* [Description of the task] Below is a listing; copy all of it exactly.

* [Material provided]
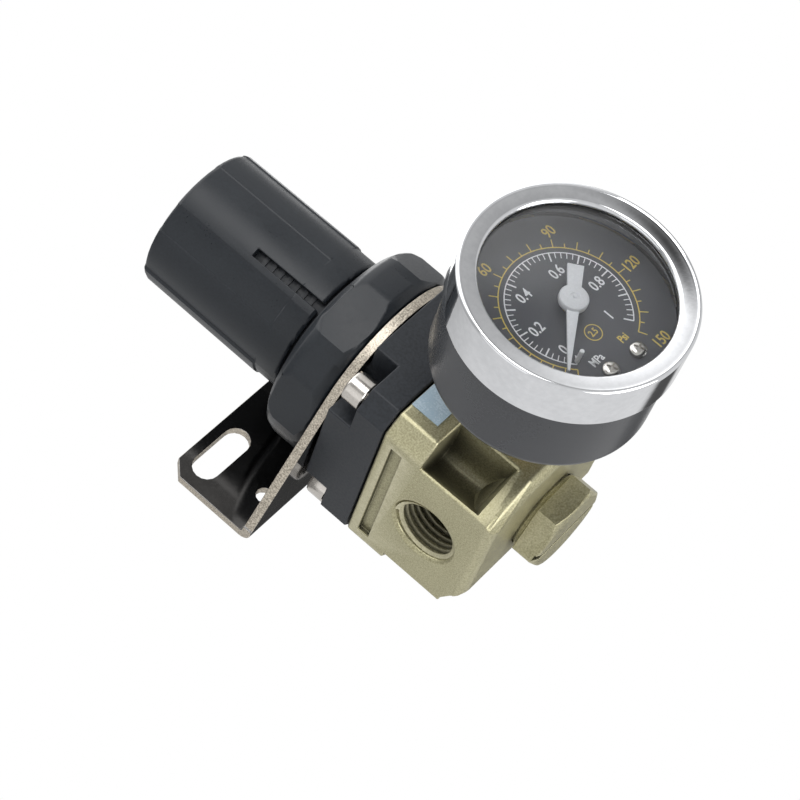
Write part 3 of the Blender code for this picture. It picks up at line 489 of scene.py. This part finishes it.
def moved(mesh: bmesh.types.BMesh, by: Sequence[float], turn: float = 0.0) -> bmesh.types.BMesh:
    """Turns a mesh about Z by degrees, then moves it."""
    place = Matrix.Translation(by) @ Matrix.Rotation(math.radians(turn), 4, "Z")
    bmesh.ops.transform(mesh, matrix=place, verts=mesh.verts)
    return mesh


def linked(name: str, data: bpy.types.ID | None) -> bpy.types.Object:
    """Puts data in the scene as an object."""
    made = bpy.data.objects.new(name, data)
    bpy.context.scene.collection.objects.link(made)
    return made


def evaluated_mesh(source: bpy.types.Object) -> bmesh.types.BMesh:
    """An object's mesh with its modifiers or its curve carried out."""
    evaluated = source.evaluated_get(bpy.context.evaluated_depsgraph_get())
    mesh = bmesh.new()
    mesh.from_mesh(evaluated.to_mesh())
    evaluated.to_mesh_clear()
    return mesh


def to_object(name: str, mesh: bmesh.types.BMesh, look: str, facing: Facing = Facing.UP,
              smooth_angle: float = 32.0) -> bpy.types.Object:
    """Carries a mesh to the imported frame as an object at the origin.

    Args:
        name: the object's name.
        mesh: the mesh in millimetres in the design frame; it is freed.
        look: the finish's name.
        facing: which way the mesh's +Z points.
        smooth_angle: edges sharper than this stay sharp.

    Returns:
        The object.
    """
    bmesh.ops.transform(mesh, matrix=TO_FRAME @ facing.value, verts=mesh.verts)
    data = bpy.data.meshes.new(name)
    mesh.to_mesh(data)
    mesh.free()
    data.materials.append(LOOKS[look])
    data.shade_smooth()
    data.set_sharp_from_angle(angle=math.radians(smooth_angle))
    made = linked(name, data)
    flat = made.modifiers.new("flat_faces", "WEIGHTED_NORMAL")
    flat.mode = "FACE_AREA"
    flat.weight = 100
    flat.keep_sharp = True
    return made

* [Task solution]
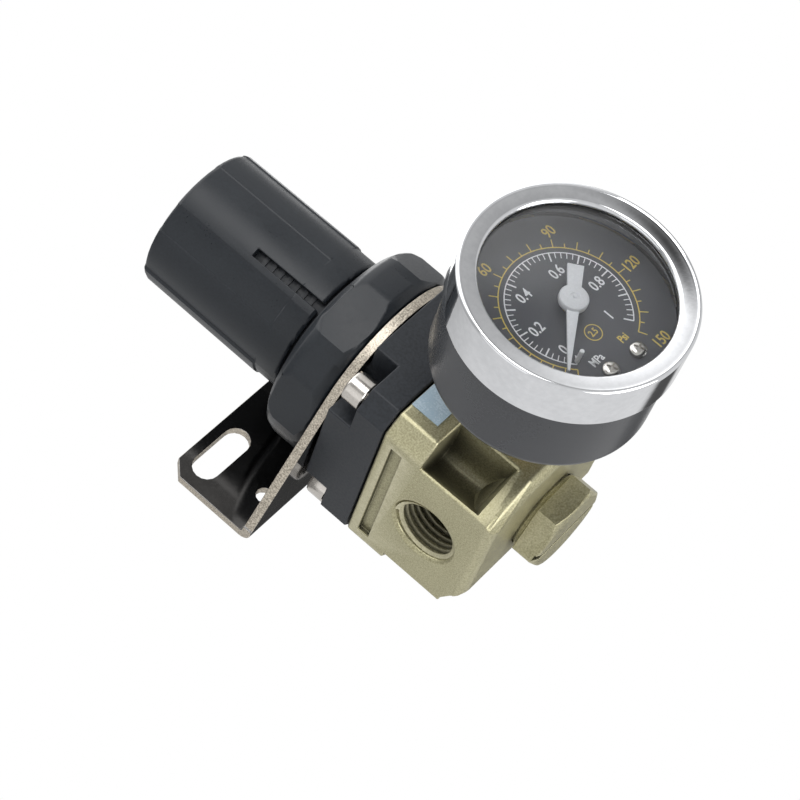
Write part 3 of the Blender code for this picture. It picks up at line 489 of scene.py. This part finishes it.
def moved(mesh: bmesh.types.BMesh, by: Sequence[float], turn: float = 0.0) -> bmesh.types.BMesh:
    """Turns a mesh about Z by degrees, then moves it."""
    place = Matrix.Translation(by) @ Matrix.Rotation(math.radians(turn), 4, "Z")
    bmesh.ops.transform(mesh, matrix=place, verts=mesh.verts)
    return mesh


def linked(name: str, data: bpy.types.ID | None) -> bpy.types.Object:
    """Puts data in the scene as an object."""
    made = bpy.data.objects.new(name, data)
    bpy.context.scene.collection.objects.link(made)
    return made


def evaluated_mesh(source: bpy.types.Object) -> bmesh.types.BMesh:
    """An object's mesh with its modifiers or its curve carried out."""
    evaluated = source.evaluated_get(bpy.context.evaluated_depsgraph_get())
    mesh = bmesh.new()
    mesh.from_mesh(evaluated.to_mesh())
    evaluated.to_mesh_clear()
    return mesh


def to_object(name: str, mesh: bmesh.types.BMesh, look: str, facing: Facing = Facing.UP,
              smooth_angle: float = 32.0) -> bpy.types.Object:
    """Carries a mesh to the imported frame as an object at the origin.

    Args:
        name: the object's name.
        mesh: the mesh in millimetres in the design frame; it is freed.
        look: the finish's name.
        facing: which way the mesh's +Z points.
        smooth_angle: edges sharper than this stay sharp.

    Returns:
        The object.
    """
    bmesh.ops.transform(mesh, matrix=TO_FRAME @ facing.value, verts=mesh.verts)
    data = bpy.data.meshes.new(name)
    mesh.to_mesh(data)
    mesh.free()
    data.materials.append(LOOKS[look])
    data.shade_smooth()
    data.set_sharp_from_angle(angle=math.radians(smooth_angle))
    made = linked(name, data)
    flat = made.modifiers.new("flat_faces", "WEIGHTED_NORMAL")
    flat.mode = "FACE_AREA"
    flat.weight = 100
    flat.keep_sharp = True
    return made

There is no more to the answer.